__Direction__:
Repeat the line that contains "pieces.update(buttons)", the line that contains "if obj.type not", and all lines between them, exactly and with no other lines.

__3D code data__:
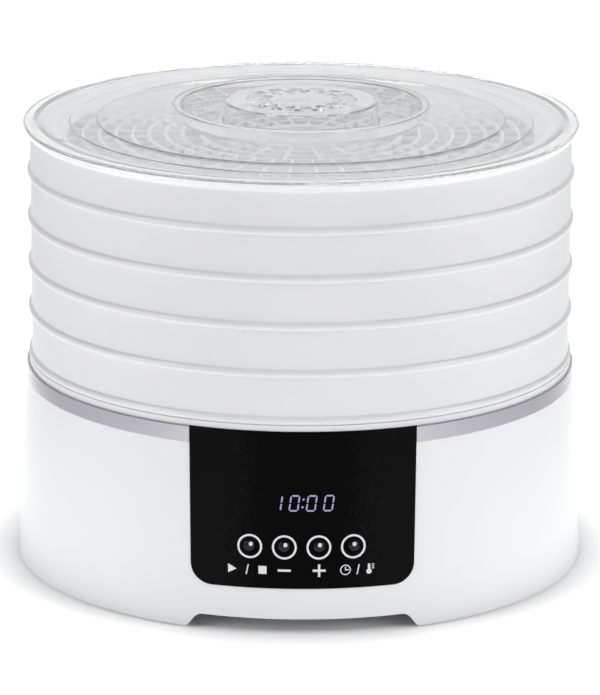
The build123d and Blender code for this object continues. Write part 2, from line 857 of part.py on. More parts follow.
def tray_wall(edge_z):
    """Bead, wall, lip and dish of a tray whose lower edge is at edge_z."""
    shoulder = edge_z + tray_pitch - seat_gap
    with BuildSketch(Plane.XZ) as wall:
        with BuildLine():
            Polyline((157.5, edge_z), (159.8, edge_z), (160.4, edge_z + 0.6))
            ThreePointArc(
                (160.4, edge_z + 0.6), (bead_r, edge_z + 2.2), (159.2, edge_z + 4.8)
            )
            Polyline(
                (159.2, edge_z + 4.8),
                (158.8, shoulder - 0.3),
                (158.5, shoulder),
                (lip_outer_r, shoulder),
                (lip_outer_r - 0.2, shoulder + lip_height),
                (lip_inner_r, shoulder + lip_height),
                (lip_inner_r - 0.3, shoulder),
            )
            ThreePointArc(
                (lip_inner_r - 0.3, shoulder), (150.9, shoulder - 0.9), (146.6, shoulder - 0.4)
            )
            Polyline(
                (146.6, shoulder - 0.4),
                (146.1, shoulder + 0.2),
                (143.9, shoulder + 0.2),
                (143.4, shoulder - 0.3),
                (dish_r, edge_z + grid_top),
                (dish_r - 2, edge_z + grid_top),
                (dish_r - 2, edge_z + grid_top - grid_height),
                (dish_r + 1.8, edge_z + grid_top - grid_height),
                (145.2, edge_z + 24.6),
                (157.0, edge_z + 25.2),
                (157.5, edge_z),
            )
        make_face()
    return wall.sketch


with BuildPart() as first_tray:
    revolve(tray_wall(tray_edges[0]), axis=Axis.Z)
    with BuildSketch(Plane.XY.offset(tray_edges[0] + grid_top - grid_height)):
        add(floor_grid.sketch)
    extrude(amount=grid_height)
    # Collar round the centre hole and ten deeper ribs under the grid
    with BuildSketch(Plane.XY.offset(tray_edges[0] + grid_top - grid_height - 2)):
        Circle(hole_r + 2)
        with PolarLocations((hole_r + dish_r) / 2, 10, start_angle=9):
            Rectangle(dish_r - hole_r, 2.0)
        Circle(hole_r, mode=Mode.SUBTRACT)
    extrude(amount=2.2)

trays = {
    f"tray_{i + 1}": first_tray.part.moved(Location((0, 0, edge - tray_edges[0])))
    for i, edge in enumerate(tray_edges)
}

# ----------------------------------------------------------------------- lid
lid_sheet = 1.6
rim_top_z = lid_seat_z + lid_sheet
cap_top_z = tray_edges[-1] + tray_pitch + lid_rise
ledge_z = cap_top_z - 2.1
recess_z = rim_top_z - 0.9
skirt_z = tray_edges[-1] + tray_pitch - 2.2
cap_r = 45.0

with BuildPart() as lid:
    with BuildSketch(Plane.XZ):
        with BuildLine():
            # Upper surface, from the skirt's edge to the axis
            Polyline((160.4, skirt_z), (162.9, rim_top_z - 1.4))
            ThreePointArc(
                (162.9, rim_top_z - 1.4), (lid_r - 0.2, rim_top_z - 0.4), (162.0, rim_top_z)
            )
            Line((162.0, rim_top_z), (157.2, rim_top_z))
            ThreePointArc((157.2, rim_top_z), (151.5, rim_top_z - 1.3), (145.6, rim_top_z - 1.6))
            Polyline(
                (145.6, rim_top_z - 1.6),
                (136.4, rim_top_z - 1.2),
                (135.8, rim_top_z - 0.7),
                (120.4, rim_top_z - 0.2),
                (119.4, rim_top_z + 0.8),
            )
            ThreePointArc(
                (119.4, rim_top_z + 0.8), (98, rim_top_z + 4.7), (76.0, ledge_z - 0.7)
            )
            Polyline(
                (76.0, ledge_z - 0.7),
                (74.9, ledge_z),
                (70.6, ledge_z),
                (69.6, ledge_z - 0.6),
                (68.4, recess_z + 0.6),
                (67.4, recess_z),
                (46.6, recess_z),
                (45.4, recess_z + 1.0),
                (cap_r, cap_top_z - 0.9),
                (cap_r - 0.9, cap_top_z),
                (0, cap_top_z),
                (0, cap_top_z - lid_sheet),
                # Lower surface, back out to the skirt
                (cap_r - 2.0, cap_top_z - lid_sheet),
                (cap_r - 1.8, recess_z - 1.0),
                (cap_r - 1.0, recess_z - lid_sheet),
                (69.0, recess_z - lid_sheet),
                (70.0, recess_z - 0.8),
                (71.2, ledge_z - lid_sheet),
                (74.4, ledge_z - lid_sheet),
                (75.4, ledge_z - 2.2),
            )
            ThreePointArc((75.4, ledge_z - 2.2), (97.5, rim_top_z + 3.1), (118.6, rim_top_z - 0.9))
            Polyline(
                (118.6, rim_top_z - 0.9),
                (119.4, rim_top_z - 1.8),
                (135.2, rim_top_z - 2.3),
                (135.8, rim_top_z - 2.8),
                (146.0, rim_top_z - 3.1),
            )
            ThreePointArc(
                (146.0, rim_top_z - 3.1), (150.6, rim_top_z - 2.8), (154.6, lid_seat_z)
            )
            Polyline((154.6, lid_seat_z), (161.3, lid_seat_z), (159.2, skirt_z), (160.4, skirt_z))
        make_face()
    revolve(axis=Axis.Z)
    # Two rings of vent slots in the cap
    with BuildSketch(Plane.XY.offset(cap_top_z)):
        with PolarLocations(0, 15):
            add(window(26.4, 33.1, 4.6, 15))
        with PolarLocations(0, 15, start_angle=12):
            add(window(18.8, 25.2, 3.4, 15))
    extrude(amount=-2 * lid_sheet, mode=Mode.SUBTRACT)

# -------------------------------------------------------------------- export
pieces = {
    "base_housing": base_housing.part,
    "base_deck": base_deck.part,
    "trim_band": trim_band.part,
    "control_panel": control_panel.part,
    "outlet_grille": outlet_grille.part,
    "temperature_sensor": temperature_sensor.part,
    "button_guide": button_guide.part,
    "control_board": control_board.part,
    "tact_switches": tact_switches.part,
    "display_module": display_module.part,
    "control_board_screws": control_board_screws.part,
    "heat_shield": heat_shield.part,
    "shield_screws": shield_screws.part,
    "heater_coil": heater_coil.part,
    "heater_cards": heater_cards.part,
    "heater_terminals": heater_terminals.part,
    "thermal_fuse": thermal_fuse.part,
    "thermostat": thermostat.part,
    "motor_bracket": motor_bracket.part,
    "bracket_screws": bracket_screws.part,
    "motor_stator": motor_stator.part,
    "motor_coil": motor_coil.part,
    "bearing_bridge_upper": bridge_upper,
    "bearing_bridge_lower": bridge_lower,
    "motor_bearings": motor_bearings.part,
    "motor_rotor": motor_rotor.part,
    "motor_shaft": motor_shaft.part,
    "motor_screws": motor_screws.part,
    "motor_spacers": motor_spacers.part,
    "fan_impeller": fan_impeller.part,
    "fan_nut": fan_nut.part,
    "bottom_cover": bottom_cover.part,
    "cover_screws": cover_screws.part,
    "rubber_feet": rubber_feet.part,
    "power_board": power_board.part,
    "power_board_screws": power_board_screws.part,
    "mains_transformer": mains_transformer.part,
    "relay": relay.part,
    "filter_capacitor": filter_capacitor.part,
    "terminal_block": terminal_block.part,
    "cord_gland": cord_gland.part,
    "heater_leads": heater_leads.part,
    "motor_leads": motor_leads.part,
    "panel_cable": panel_cable.part,
    "lid": lid.part,
}
pieces.update(buttons)
pieces.update(trays)

os.makedirs("parts", exist_ok=True)
for name, piece in pieces.items():
    piece.label = name
    export_step(piece, f"parts/{name}.step")
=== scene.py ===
import json
import math

import bmesh
import bpy
from mathutils import Matrix, Vector


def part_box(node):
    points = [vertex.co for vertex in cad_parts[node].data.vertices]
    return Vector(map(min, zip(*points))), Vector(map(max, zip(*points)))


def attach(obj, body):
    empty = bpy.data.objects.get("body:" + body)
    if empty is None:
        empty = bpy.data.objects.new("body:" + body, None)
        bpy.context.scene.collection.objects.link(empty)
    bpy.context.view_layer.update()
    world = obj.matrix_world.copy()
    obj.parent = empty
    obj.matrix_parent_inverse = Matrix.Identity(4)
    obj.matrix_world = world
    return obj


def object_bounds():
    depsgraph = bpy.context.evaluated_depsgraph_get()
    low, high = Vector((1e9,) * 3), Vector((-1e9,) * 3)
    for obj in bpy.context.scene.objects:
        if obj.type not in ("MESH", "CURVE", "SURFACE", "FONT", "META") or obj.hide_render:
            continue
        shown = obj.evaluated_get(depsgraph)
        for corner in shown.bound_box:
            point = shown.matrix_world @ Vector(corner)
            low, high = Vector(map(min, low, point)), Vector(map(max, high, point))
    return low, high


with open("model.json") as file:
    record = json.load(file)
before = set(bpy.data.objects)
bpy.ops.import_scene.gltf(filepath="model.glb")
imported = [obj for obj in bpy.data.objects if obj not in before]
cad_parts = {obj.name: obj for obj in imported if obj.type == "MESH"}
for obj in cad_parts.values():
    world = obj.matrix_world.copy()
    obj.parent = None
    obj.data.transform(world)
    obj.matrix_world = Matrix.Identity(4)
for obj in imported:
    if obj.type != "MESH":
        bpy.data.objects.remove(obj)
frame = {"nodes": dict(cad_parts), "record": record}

# Looks for the food dehydrator: materials, printed panel, lights, floor and camera.
# Lengths are metres. The front of the object faces -Y.

cad_low, cad_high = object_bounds()
record = frame["record"]
MM = 0.001


# ------------------------------------------------------------------- materials
class Look:
    """A Principled material with short helpers for the nodes that feed it."""

    def __init__(self, name, **sockets):
        self.material = bpy.data.materials.new(name)
        self.material.use_nodes = True
        self.nodes = self.material.node_tree.nodes
        self.links = self.material.node_tree.links
        self.shader = self.nodes["Principled BSDF"]
        self.place = self.nodes.new("ShaderNodeTexCoord").outputs["Object"]
        for socket, value in sockets.items():
            self.shader.inputs[socket.replace("_", " ")].default_value = value

    def node(self, kind, inputs=(), **settings):
        made = self.nodes.new("ShaderNode" + kind)
        for key, value in settings.items():
            setattr(made, key, value)
        for key, value in dict(inputs).items():
            if isinstance(value, bpy.types.NodeSocket):
                self.links.new(value, made.inputs[key])
            else:
                made.inputs[key].default_value = value
        return made

    def feed(self, socket, value):
        self.links.new(value, self.shader.inputs[socket])

    def stretched(self, scale):
        """Object coordinates scaled by a factor along each axis."""
        return self.node("Mapping", {"Vector": self.place, "Scale": scale}).outputs["Vector"]

    def around(self, turns, up):
        """Coordinates with the angle round the vertical axis as x and the height as z."""
        split = self.node("SeparateXYZ", {0: self.place})
        x, y, z = split.outputs
        angle = self.node("Math", {0: y, 1: x}, operation="ARCTAN2").outputs[0]
        turned = self.node("Math", {0: angle, 1: turns}, operation="MULTIPLY").outputs[0]
        raised = self.node("Math", {0: z, 1: up}, operation="MULTIPLY").outputs[0]
        return self.node("CombineXYZ", {0: turned, 2: raised}).outputs[0]

    def noise(self, scale, detail=2.0, where=None, roughness=0.5):
        inputs = {"Vector": where or self.place, "Scale": scale, "Detail": detail}
        inputs["Roughness"] = roughness
        return self.node("TexNoise", inputs).outputs["Fac"]

    def ramp(self, value, low, high, start=0.0, end=1.0):
        """A number between low and high as value goes from start to end."""
        inputs = {"Value": value, "From Min": start, "From Max": end, "To Min": low, "To Max": high}
        return self.node("MapRange", inputs).outputs["Result"]

    def tint(self, value, low, high, start=0.3, end=0.7):
        """A colour between low and high as value goes from start to end."""
        inputs = {"Factor": self.ramp(value, 0.0, 1.0, start, end)}
        mixer = self.node("Mix", inputs, data_type="RGBA")
        mixer.inputs[6].default_value = (*low, 1.0)
        mixer.inputs[7].default_value = (*high, 1.0)
        return mixer.outputs[2]

    def bump(self, height, distance, strength=1.0, normal=None):
        inputs = {"Height": height, "Distance": distance, "Strength": strength}
        if normal:
            inputs["Normal"] = normal
        return self.node("Bump", inputs).outputs["Normal"]


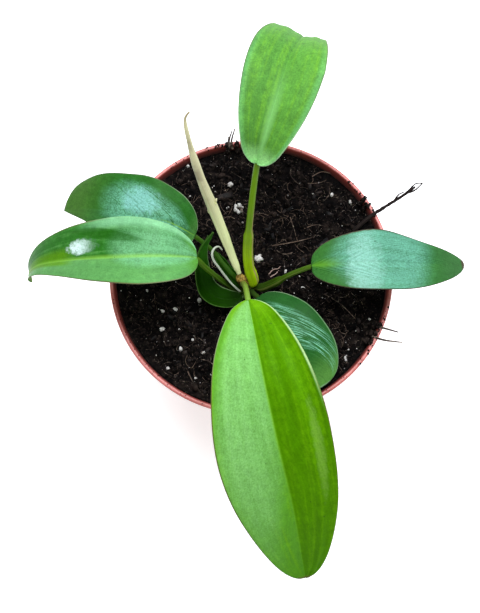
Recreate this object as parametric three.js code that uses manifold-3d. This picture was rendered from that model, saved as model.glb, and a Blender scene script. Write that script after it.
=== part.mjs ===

__Result__:
pieces.update(buttons)
pieces.update(trays)

os.makedirs("parts", exist_ok=True)
for name, piece in pieces.items():
    piece.label = name
    export_step(piece, f"parts/{name}.step")
=== scene.py ===
import json
import math

import bmesh
import bpy
from mathutils import Matrix, Vector


def part_box(node):
    points = [vertex.co for vertex in cad_parts[node].data.vertices]
    return Vector(map(min, zip(*points))), Vector(map(max, zip(*points)))


def attach(obj, body):
    empty = bpy.data.objects.get("body:" + body)
    if empty is None:
        empty = bpy.data.objects.new("body:" + body, None)
        bpy.context.scene.collection.objects.link(empty)
    bpy.context.view_layer.update()
    world = obj.matrix_world.copy()
    obj.parent = empty
    obj.matrix_parent_inverse = Matrix.Identity(4)
    obj.matrix_world = world
    return obj


def object_bounds():
    depsgraph = bpy.context.evaluated_depsgraph_get()
    low, high = Vector((1e9,) * 3), Vector((-1e9,) * 3)
    for obj in bpy.context.scene.objects:
        if obj.type not in ("MESH", "CURVE", "SURFACE", "FONT", "META") or obj.hide_render:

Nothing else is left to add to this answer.